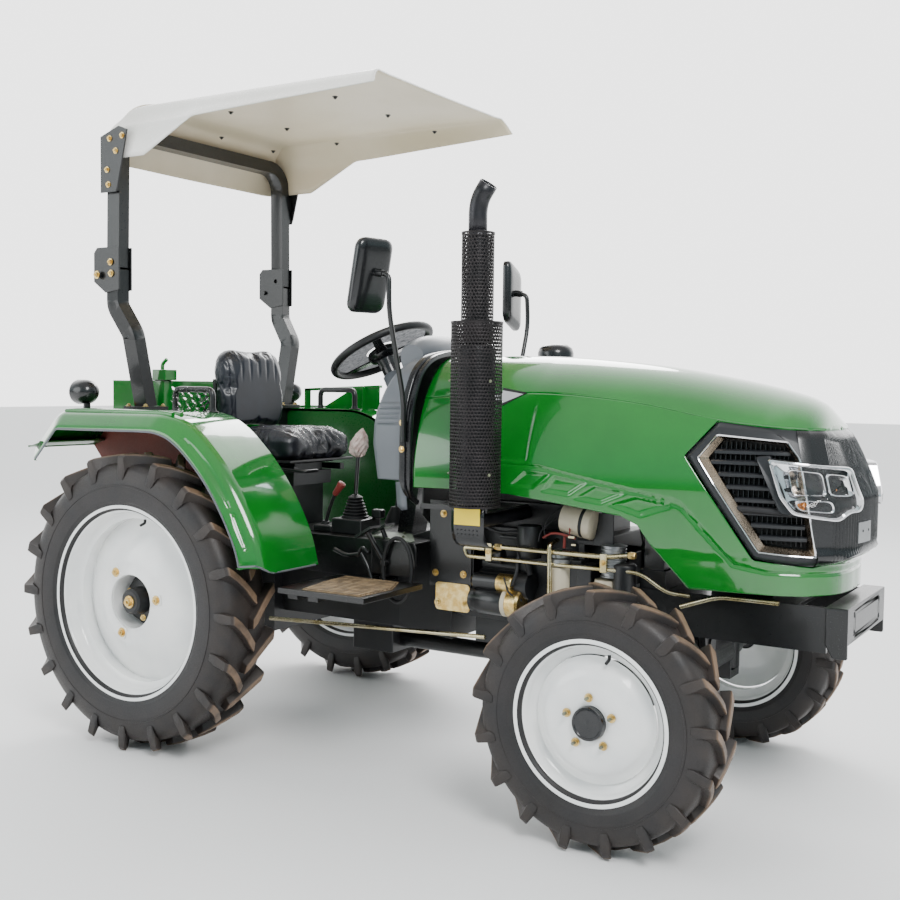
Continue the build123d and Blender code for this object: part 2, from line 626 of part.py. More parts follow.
with BuildPart() as arch:
    wide = arch_face(arch_x, arch_half + arch_proud, cowl_low_z + 8, arch_crease_half + arch_proud,
                     arch_crease_z + arch_proud, arch_top_z + arch_proud)
    narrow = arch_face(arch_x, arch_half - arch_band, cowl_low_z - 20, arch_crease_half - arch_band,
                       arch_crease_z - arch_band, arch_top_z - arch_band)
    extrude(wide, amount=arch_length, dir=(1, 0, 0))
    extrude(narrow, amount=arch_length, dir=(1, 0, 0), mode=Mode.SUBTRACT)
    for side in (-1, 1):
        ear = sorted((side * hinge_in_y, side * hinge_split_y))
        block((arch_x + arch_length, hinge_x), ear, (hinge_z - 4, hinge_z + 4))
        bar((hinge_x, ear[0], hinge_z), (hinge_x, ear[1], hinge_z), hinge_r)
        bore_r = hinge_pin_r + fit_gap
        bar((hinge_x, ear[0], hinge_z), (hinge_x, ear[1], hinge_z), bore_r, mode=Mode.SUBTRACT)
save(arch, "cowl_arch")

tilt = radians(wheel_hand_tilt)
hand_centre = Vector(wheel_hand_x, 0, wheel_hand_z)
hand_axis = Vector(-sin(tilt), 0, cos(tilt))
hand_plane = Plane(origin=hand_centre, x_dir=(0, 1, 0), z_dir=hand_axis)
hand_rim_r = 14.0
shaft_r = 11.0
column_r = 30.0
column_top = 45.0        # below the wheel's middle, along the column
column_length = 330.0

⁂

» **What is being asked**: Quote the entire listing above exactly.

» **Output for this exercise**:
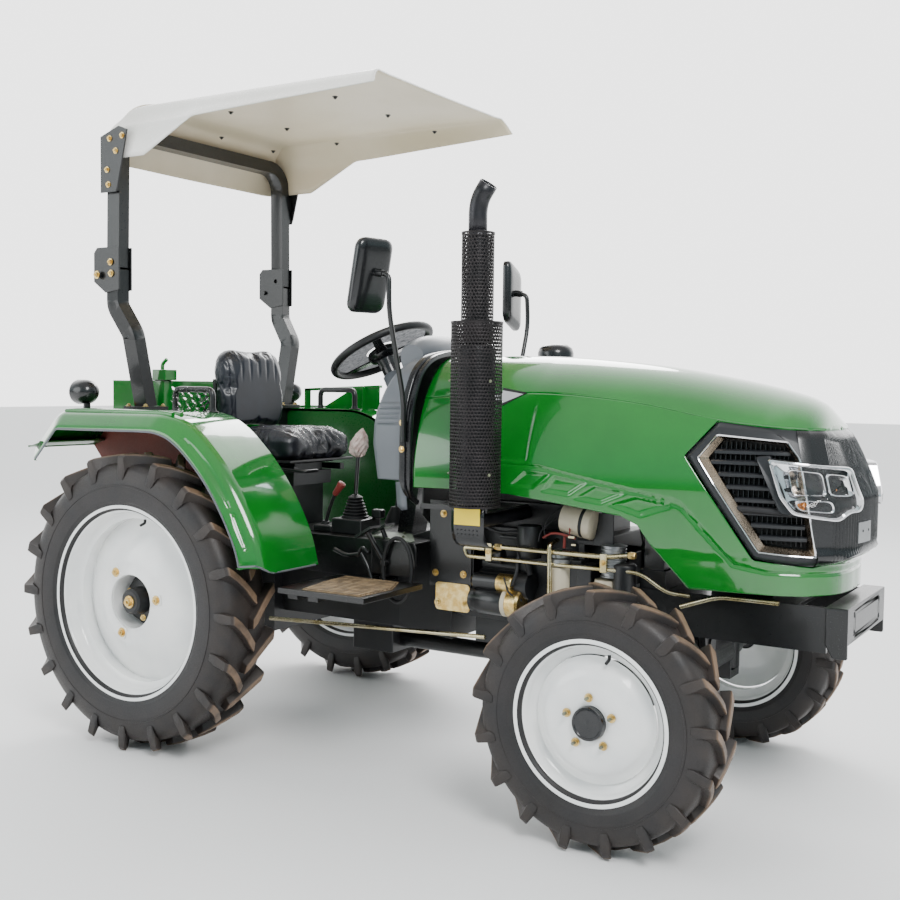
Continue the build123d and Blender code for this object: part 2, from line 626 of part.py. More parts follow.
with BuildPart() as arch:
    wide = arch_face(arch_x, arch_half + arch_proud, cowl_low_z + 8, arch_crease_half + arch_proud,
                     arch_crease_z + arch_proud, arch_top_z + arch_proud)
    narrow = arch_face(arch_x, arch_half - arch_band, cowl_low_z - 20, arch_crease_half - arch_band,
                       arch_crease_z - arch_band, arch_top_z - arch_band)
    extrude(wide, amount=arch_length, dir=(1, 0, 0))
    extrude(narrow, amount=arch_length, dir=(1, 0, 0), mode=Mode.SUBTRACT)
    for side in (-1, 1):
        ear = sorted((side * hinge_in_y, side * hinge_split_y))
        block((arch_x + arch_length, hinge_x), ear, (hinge_z - 4, hinge_z + 4))
        bar((hinge_x, ear[0], hinge_z), (hinge_x, ear[1], hinge_z), hinge_r)
        bore_r = hinge_pin_r + fit_gap
        bar((hinge_x, ear[0], hinge_z), (hinge_x, ear[1], hinge_z), bore_r, mode=Mode.SUBTRACT)
save(arch, "cowl_arch")

tilt = radians(wheel_hand_tilt)
hand_centre = Vector(wheel_hand_x, 0, wheel_hand_z)
hand_axis = Vector(-sin(tilt), 0, cos(tilt))
hand_plane = Plane(origin=hand_centre, x_dir=(0, 1, 0), z_dir=hand_axis)
hand_rim_r = 14.0
shaft_r = 11.0
column_r = 30.0
column_top = 45.0        # below the wheel's middle, along the column
column_length = 330.0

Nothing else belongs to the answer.